After months of anticipation, the day finally arrived! The closer I came towards this day, the more my excitement turned to anxiety. The more I attempted to prepare, the more self-doubt I found.
Why did I take German instead of Spanish in school? When I was offered this amazing opportunity, should I have let them know that I am notoriously known for getting lost? I’ve lived in Sacramento for eight years, yet I still need Siri to navigate me to most places.
I was going to be outside of my comfort zone the entire time. On purpose.
My itinerary was to fly out of Sacramento International Airport to a connection in Houston, Texas on a Friday. I was meant to arrive in Guatemala City slightly after 9pm central time.
There were floods and turbulent weather in Houston, so that didn’t happen.
I did not arrive in Guatemala City until about 11pm, and it is about a half-hour drive to Antigua from there. My first observation of Guatemala was that drivers are “eccentric.” It is some sort of organized chaos where staying within your lane is more of a guideline than an expectation, and there are a lot of motorcycles and pedestrians. When I made a comment about the amount of motorcyclists in my best (broken) Spanish to my driver, Francisco, it started a tirade on the high price of gasoline. I didn’t understand much except something along the lines of, “La gasolina mucho!”

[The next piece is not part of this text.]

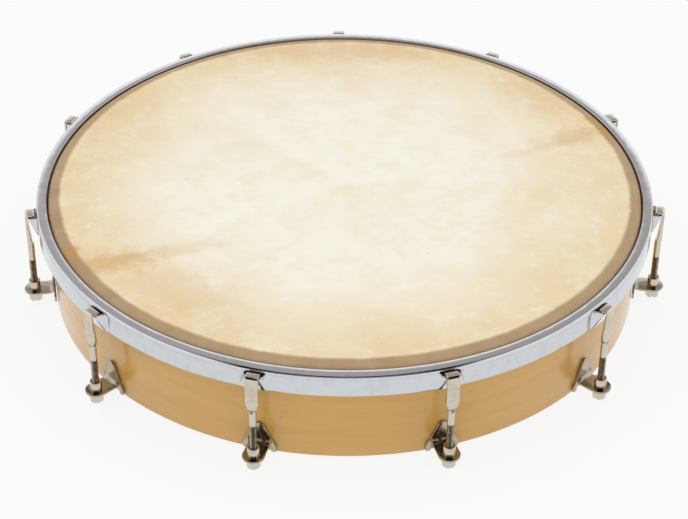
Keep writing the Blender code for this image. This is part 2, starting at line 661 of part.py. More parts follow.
def build_drum():
    clear_scene()
    drum = new_collection("hand_drum")
    cutters = new_collection("cutters")
    ply = new_material("lacquered_ply", (0.52, 0.33, 0.14), 0.35, 0.0)
    hide = new_material("natural_hide", (0.80, 0.68, 0.48), 0.55, 0.0)
    chrome = new_material("chromed_steel", (0.75, 0.76, 0.78), 0.12, 1.0)
    nickel = new_material("nickelled_steel", (0.62, 0.58, 0.53), 0.22, 1.0)
    steel = new_material("plain_steel", (0.45, 0.45, 0.45), 0.40, 1.0)

    place(frame_mesh(cutters), "frame_shell", ply, drum)
    place(membrane_mesh(cutters), "skin_membrane", hide, drum, turn=FIRST_LUG_ANGLE)
    place(lap_mesh(cutters), "skin_lap", hide, drum, turn=FIRST_LUG_ANGLE)
    place(flesh_hoop_mesh(cutters), "flesh_hoop", steel, drum, turn=FIRST_LUG_ANGLE)
    place(counter_hoop_mesh(cutters), "counter_hoop", chrome, drum)

    hook = hook_mesh()
    bracket = bracket_mesh(cutters)
    sleeve_nut = sleeve_nut_mesh(cutters)
    stud_nut = stud_nut_mesh(cutters)
    for number, angle in enumerate(LUG_ANGLES, start=1):
        lug = bpy.data.objects.new(f"lug_{number:02d}", None)
        drum.objects.link(lug)
        lug.rotation_euler.z = angle
        place(hook, f"tension_hook_{number:02d}", nickel, drum, lug)
        place(bracket, f"bracket_{number:02d}", nickel, drum, lug)
        place(sleeve_nut, f"sleeve_nut_{number:02d}", nickel, drum, lug, (ROD_AXIS_RADIUS, 0.0, 0.0))
        place(stud_nut, f"stud_nut_{number:02d}", steel, drum, lug)


build_drum()
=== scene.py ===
"""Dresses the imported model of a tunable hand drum: ply frame, hide, hoops, hooks, brackets and nuts.

Metres, +Z up. The origin is the middle of the playing face. The first lug stands at the back, on +Y.
"""

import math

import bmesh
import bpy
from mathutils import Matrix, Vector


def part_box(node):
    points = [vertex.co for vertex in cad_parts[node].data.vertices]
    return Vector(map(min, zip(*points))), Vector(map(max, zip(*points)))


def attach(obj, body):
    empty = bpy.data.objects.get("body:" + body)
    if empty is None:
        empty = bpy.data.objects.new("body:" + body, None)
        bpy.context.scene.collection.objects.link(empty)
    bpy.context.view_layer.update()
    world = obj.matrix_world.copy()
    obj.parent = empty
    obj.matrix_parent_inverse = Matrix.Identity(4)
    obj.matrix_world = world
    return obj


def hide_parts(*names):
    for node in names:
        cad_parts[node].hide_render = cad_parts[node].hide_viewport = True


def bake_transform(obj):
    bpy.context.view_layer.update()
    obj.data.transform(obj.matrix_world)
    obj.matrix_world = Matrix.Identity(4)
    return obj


bl_info = {
    "name": "Hand Drum",
    "version": (1, 0, 0),
    "blender": (4, 5, 0),
    "location": "3D View > Sidebar > Drum",
    "description": "Makes the visible pieces of a tunable hand drum and the stage that it is shown on",
    "category": "Add Mesh",
}

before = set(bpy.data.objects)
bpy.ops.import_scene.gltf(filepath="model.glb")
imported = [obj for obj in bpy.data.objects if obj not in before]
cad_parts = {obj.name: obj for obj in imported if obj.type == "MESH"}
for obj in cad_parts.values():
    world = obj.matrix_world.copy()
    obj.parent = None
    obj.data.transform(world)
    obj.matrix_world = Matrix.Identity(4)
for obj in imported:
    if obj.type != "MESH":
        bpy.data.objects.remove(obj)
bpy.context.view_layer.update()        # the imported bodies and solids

MM = 0.001

# Lugs
LUG_COUNT = sum(name.startswith("tension_hook_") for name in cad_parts)
FIRST_LUG_ANGLE = math.pi / 2
LUG_ANGLES = [FIRST_LUG_ANGLE + math.tau * number / LUG_COUNT for number in range(LUG_COUNT)]

# Fineness
RING_STEPS = LUG_COUNT * 30
NUT_STEPS = 40
MERGE_DISTANCE = 0.001 * MM
SHARP_ANGLE = math.radians(32)
CUT_MARGIN = 1.0 * MM
SEAT_GAP = 0.3 * MM
# A corner's curve takes up to this share of the sides beside it
CORNER_SHARE = 0.45


# The first lug's pieces stand on +Y, so there a depth is a distance from the drum's axis


def lowest(node):
    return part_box(node)[0].z


def highest(node):
    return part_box(node)[1].z


def furthest_back(node):
    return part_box(node)[1].y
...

I did not arrive at my flat in Antigua until close to midnight. It was very dark, but the feeling of driving on cobblestone was unmistakable. The hostess, Maria, gave me a very quick tour on account of how late it was. Bella Vista Coffee hooked it up! My flat had two bedrooms (in the event that was another visiting barista in the same week), a restroom, full kitchen, living area in the courtyard, and a third-story terrace that overlooked Antigua. I was dead on my feet, so I couldn’t fully grasp how amazing it all was until the following morning.

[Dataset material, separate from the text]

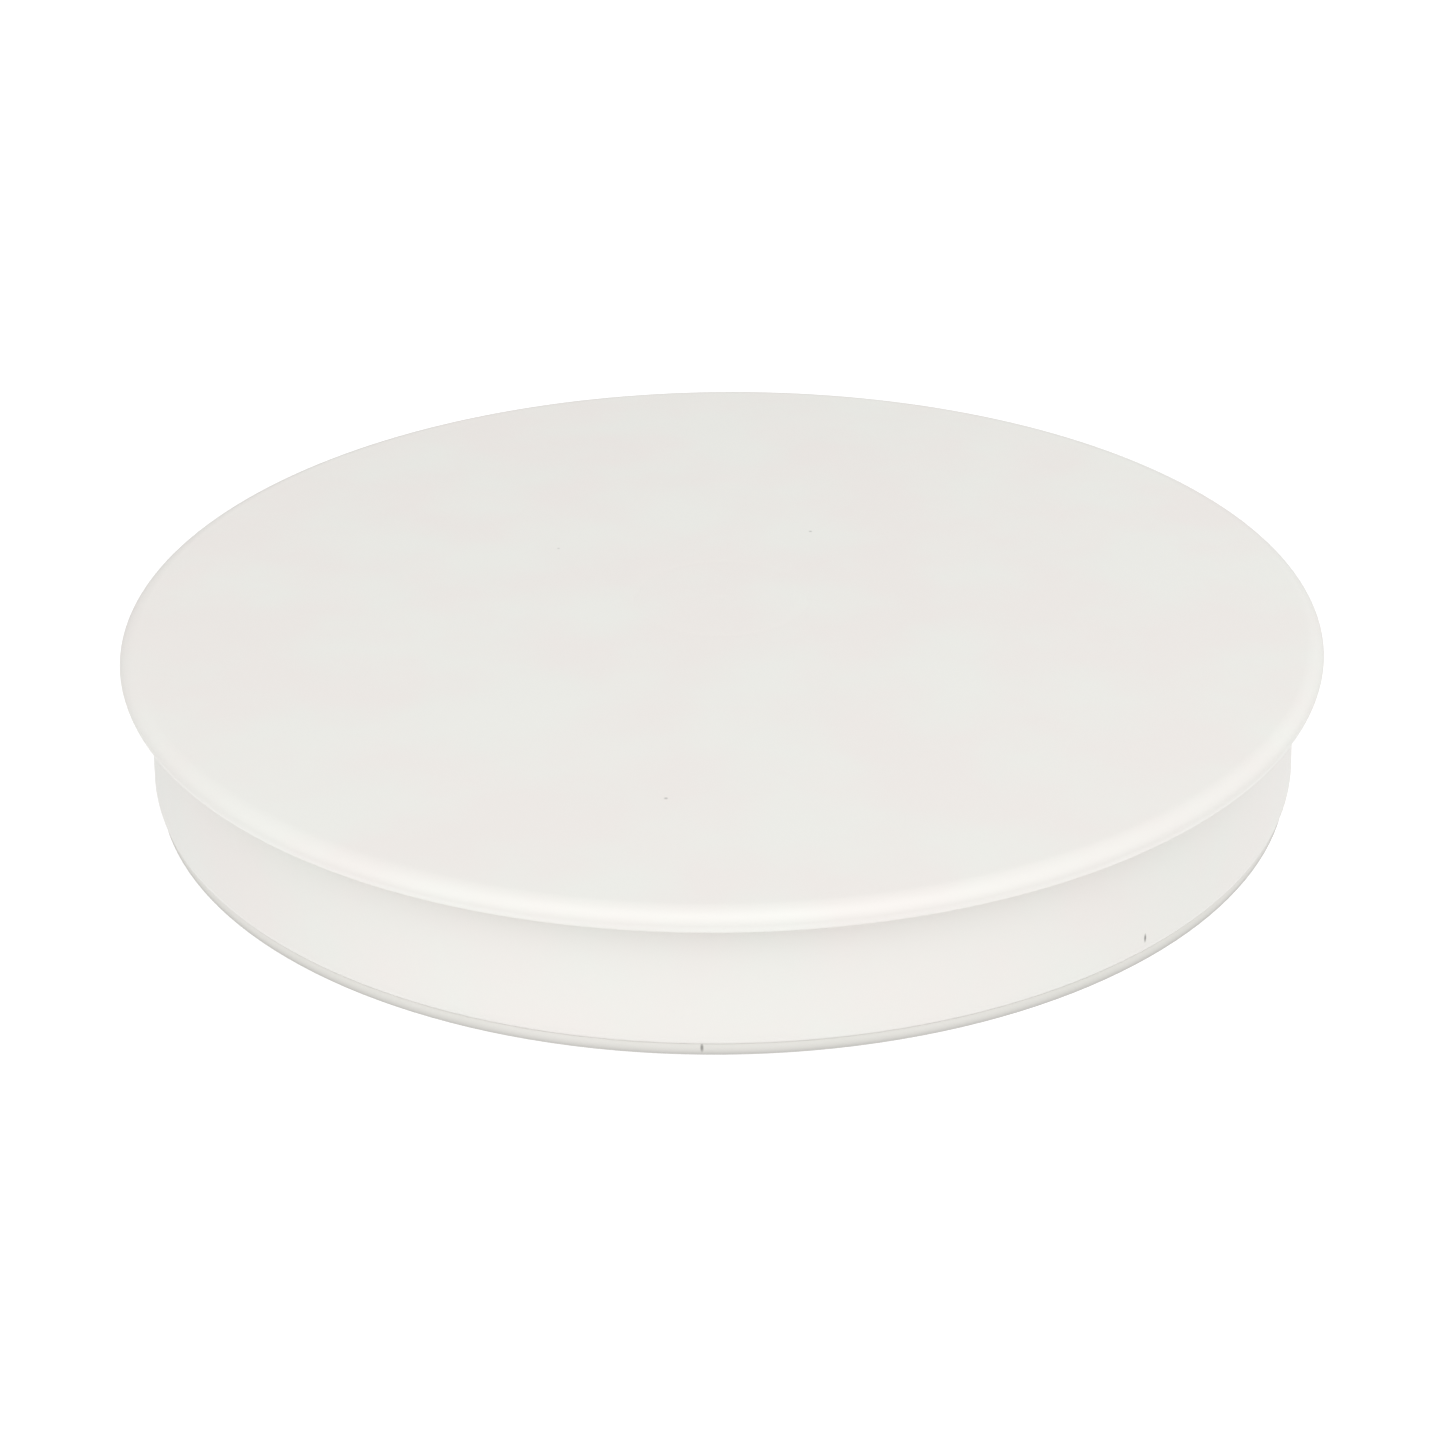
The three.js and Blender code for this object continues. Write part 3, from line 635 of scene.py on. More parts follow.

I was so tired from flying –there is just something about sitting for hours on end – I mistakenly slept in. I took a daytime tour of my flat and was in awe of how nice and spacious it was. My connection in Guatemala was a Miss Melanie Herrera, assistant manager in agricultural affairs. She recommended I spend this day and Sunday at Lake Atitlán. After some googling, I took her up on the offer and scheduled accommodation on the nature reserve, Reserva Natural Atitlán. My shuttle was meant to pick me up at 12pm, but I wanted to introduce myself at the café before I left.
Equipped with a map and very limited Spanish, I hustled to Bella Vista Coffee at 10:30am. Remember how I mentioned how I get lost easily? This day was no exception. What should have been a 15 minute walk turned into an hour-long excursion. In hindsight, it was this experience that taught me how incredibly nice Guatemalan locals are.
I learned how incredibly normal and casual it was to greet everyone you pass on the sidewalk (“Buenas dias!”). This was my gateway into learning how patient the locals were when I asked for directions in broken Spanish. You know that problem I had with not knowing a lick of Spanish? I had to learn real fast how to ask for directions and learn basic vocabulary to understand said directions. From this day forward, I learned to communicate if not through broken Spanish, then at the very least through epic Charades.
When I finally made it to the café, I met Ilda, Lily, and Karina. After getting acquainted, I power-walked to my flat. Or tried to. I once again got lost and relied on the kindness of strangers for directions, and ended up at the hotel that rented the flat for me – it was 1pm. The receptionist called my shuttle for me, offered me a water, and then I was on my way to Atitlán!